--- Begin MATERIAL ---

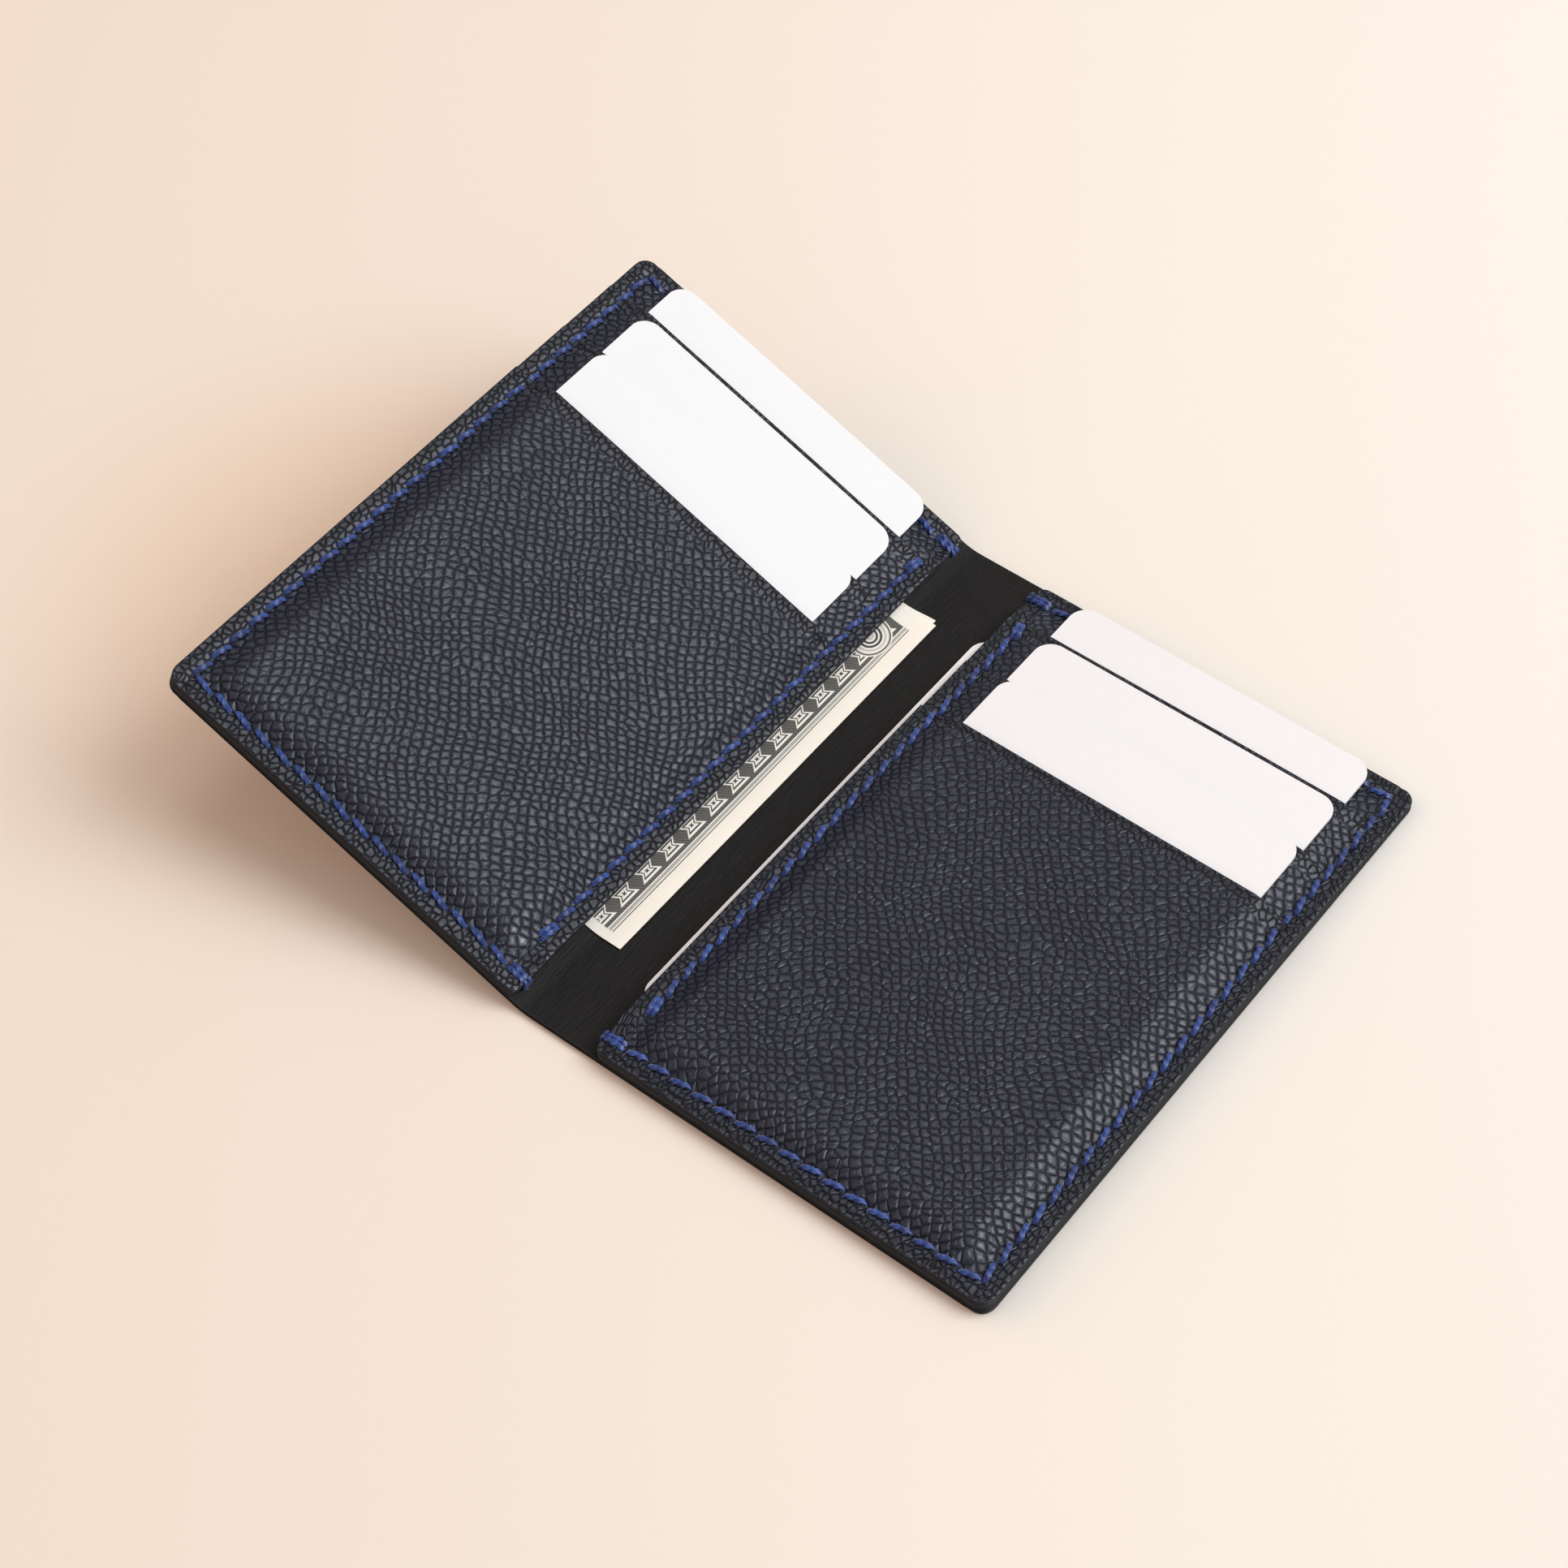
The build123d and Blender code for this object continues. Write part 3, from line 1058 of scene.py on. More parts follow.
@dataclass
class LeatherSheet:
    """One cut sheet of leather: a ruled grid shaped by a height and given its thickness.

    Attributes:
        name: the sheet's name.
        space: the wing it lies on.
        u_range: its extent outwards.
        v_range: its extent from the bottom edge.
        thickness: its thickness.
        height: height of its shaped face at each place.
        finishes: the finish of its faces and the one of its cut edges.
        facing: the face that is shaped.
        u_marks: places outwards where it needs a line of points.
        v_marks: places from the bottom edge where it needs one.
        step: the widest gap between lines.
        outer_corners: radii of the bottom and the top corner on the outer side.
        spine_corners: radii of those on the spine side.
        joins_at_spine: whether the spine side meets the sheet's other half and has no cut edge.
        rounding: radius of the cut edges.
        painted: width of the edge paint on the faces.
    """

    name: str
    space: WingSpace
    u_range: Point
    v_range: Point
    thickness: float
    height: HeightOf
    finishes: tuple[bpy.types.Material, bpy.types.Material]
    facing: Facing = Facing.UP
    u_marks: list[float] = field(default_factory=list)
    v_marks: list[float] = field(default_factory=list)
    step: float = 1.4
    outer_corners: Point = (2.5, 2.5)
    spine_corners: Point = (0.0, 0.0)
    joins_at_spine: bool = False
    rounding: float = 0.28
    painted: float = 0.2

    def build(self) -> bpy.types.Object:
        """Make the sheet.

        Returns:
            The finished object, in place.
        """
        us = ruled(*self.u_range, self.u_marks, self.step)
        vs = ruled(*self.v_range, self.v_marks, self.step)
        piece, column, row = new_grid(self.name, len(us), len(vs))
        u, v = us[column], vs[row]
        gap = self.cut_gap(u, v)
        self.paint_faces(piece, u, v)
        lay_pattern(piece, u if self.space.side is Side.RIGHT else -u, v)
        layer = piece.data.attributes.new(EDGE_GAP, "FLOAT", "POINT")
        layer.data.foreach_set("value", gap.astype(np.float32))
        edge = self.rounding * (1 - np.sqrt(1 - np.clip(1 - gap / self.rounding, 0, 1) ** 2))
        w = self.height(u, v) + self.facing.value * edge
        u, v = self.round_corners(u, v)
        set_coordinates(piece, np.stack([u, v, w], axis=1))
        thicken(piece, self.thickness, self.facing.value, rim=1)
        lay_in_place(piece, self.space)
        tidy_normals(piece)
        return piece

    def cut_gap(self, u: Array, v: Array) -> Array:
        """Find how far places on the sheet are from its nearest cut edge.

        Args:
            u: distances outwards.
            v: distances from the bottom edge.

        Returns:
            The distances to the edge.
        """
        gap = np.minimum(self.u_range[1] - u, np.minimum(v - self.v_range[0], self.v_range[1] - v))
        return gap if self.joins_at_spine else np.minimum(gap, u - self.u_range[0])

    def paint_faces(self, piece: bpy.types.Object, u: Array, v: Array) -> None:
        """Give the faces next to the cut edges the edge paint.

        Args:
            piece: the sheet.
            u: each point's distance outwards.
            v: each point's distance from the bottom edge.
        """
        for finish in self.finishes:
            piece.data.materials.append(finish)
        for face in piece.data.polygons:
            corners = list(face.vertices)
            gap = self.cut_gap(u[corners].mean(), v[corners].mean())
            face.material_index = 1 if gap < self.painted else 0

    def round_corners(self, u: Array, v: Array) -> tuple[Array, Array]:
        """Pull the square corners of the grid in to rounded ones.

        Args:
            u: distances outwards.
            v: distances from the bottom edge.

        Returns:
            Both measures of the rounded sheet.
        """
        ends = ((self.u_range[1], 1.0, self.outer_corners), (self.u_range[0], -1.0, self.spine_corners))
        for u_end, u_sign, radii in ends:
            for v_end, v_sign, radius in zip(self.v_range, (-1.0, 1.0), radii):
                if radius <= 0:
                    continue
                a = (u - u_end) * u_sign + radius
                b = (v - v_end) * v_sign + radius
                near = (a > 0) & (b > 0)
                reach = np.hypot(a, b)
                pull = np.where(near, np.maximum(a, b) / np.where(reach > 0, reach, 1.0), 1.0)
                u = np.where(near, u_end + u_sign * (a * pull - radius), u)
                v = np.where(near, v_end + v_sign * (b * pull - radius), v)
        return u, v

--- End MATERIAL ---

WHAT THE TASK REQUIRES: Begin with the first line of the data above and, please, print each line exactly until you have printed the line containing "given its thickness."; print nothing else.

OUTPUT BELOW:
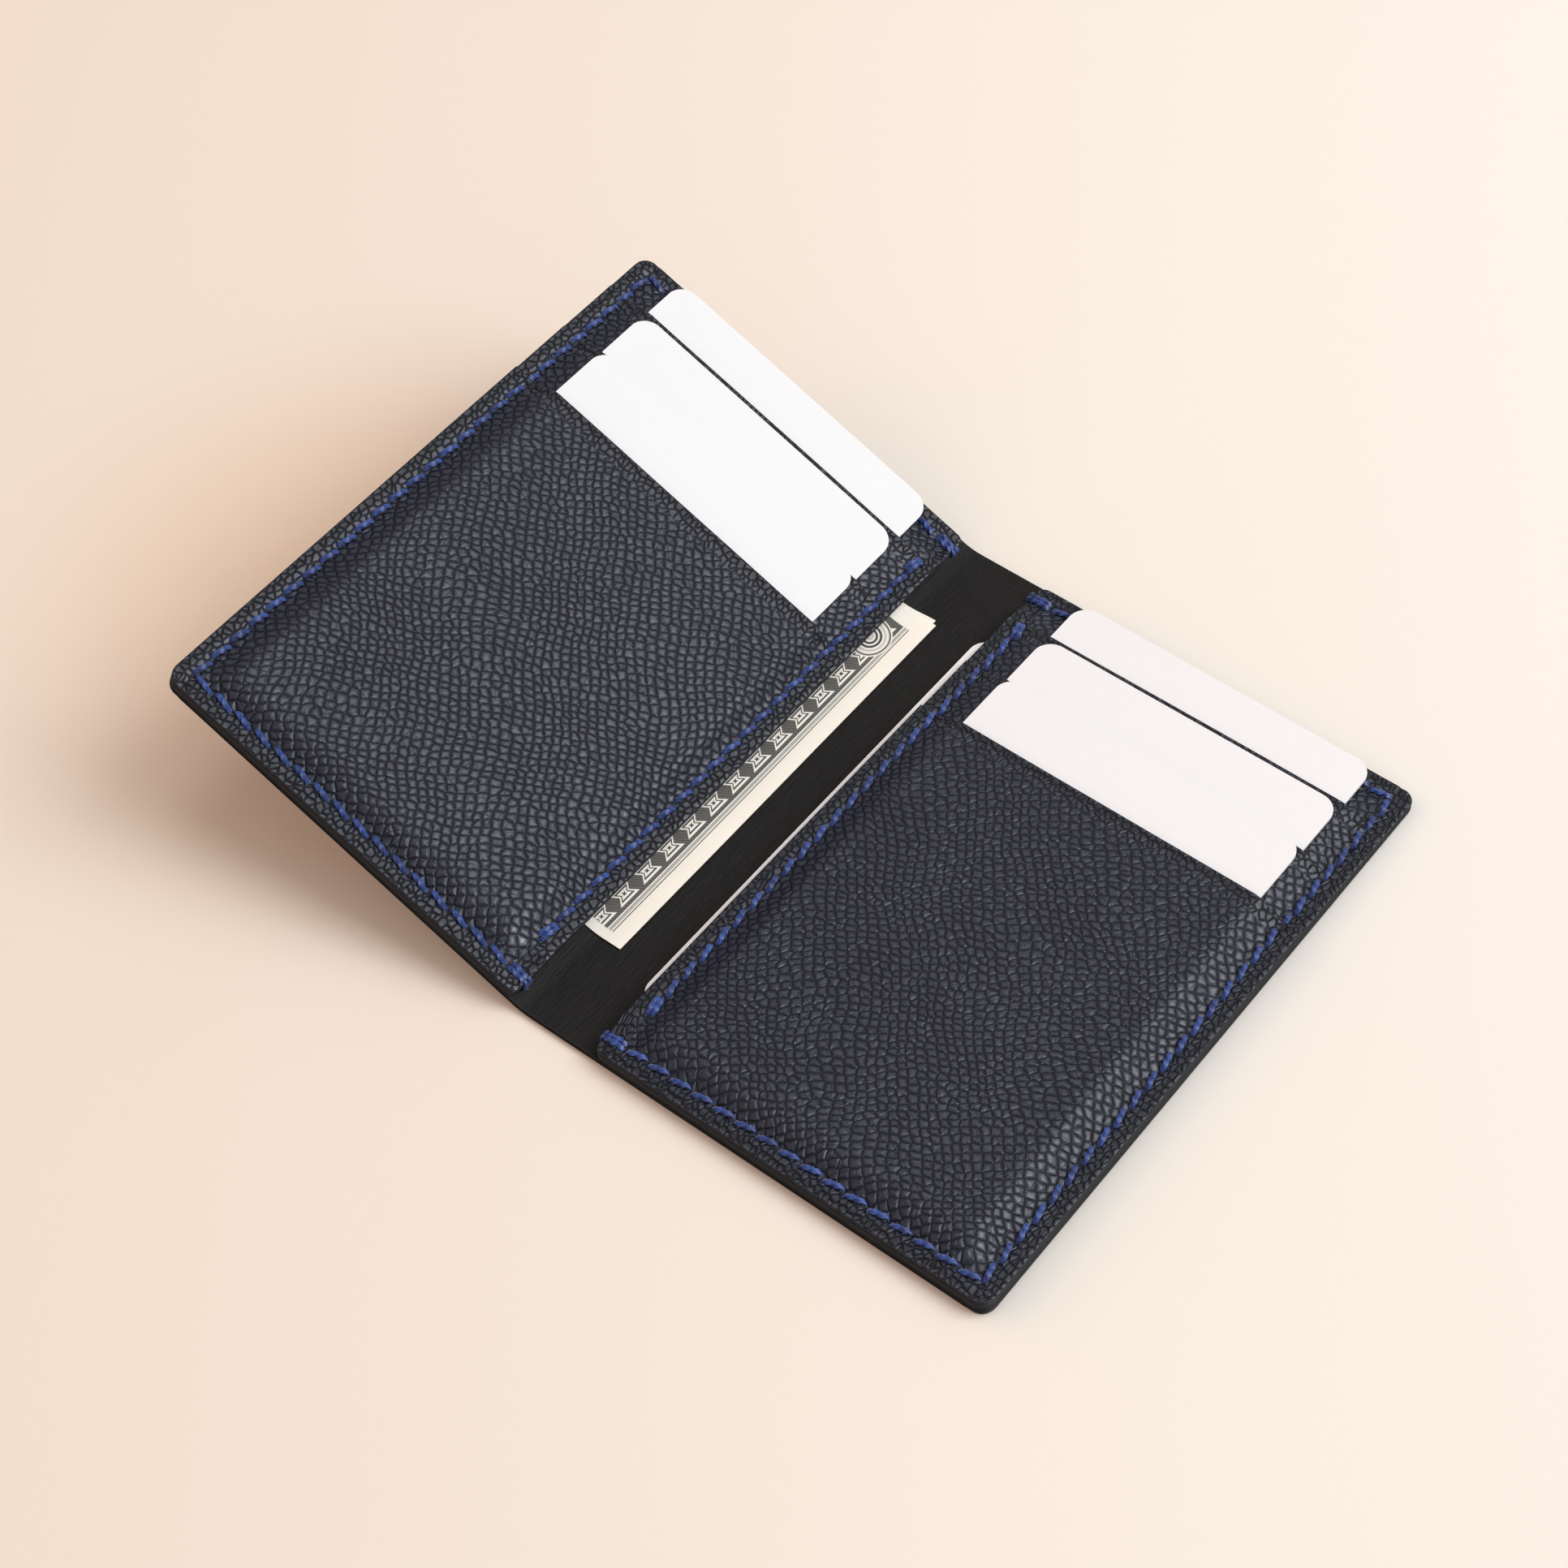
The build123d and Blender code for this object continues. Write part 3, from line 1058 of scene.py on. More parts follow.
@dataclass
class LeatherSheet:
    """One cut sheet of leather: a ruled grid shaped by a height and given its thickness.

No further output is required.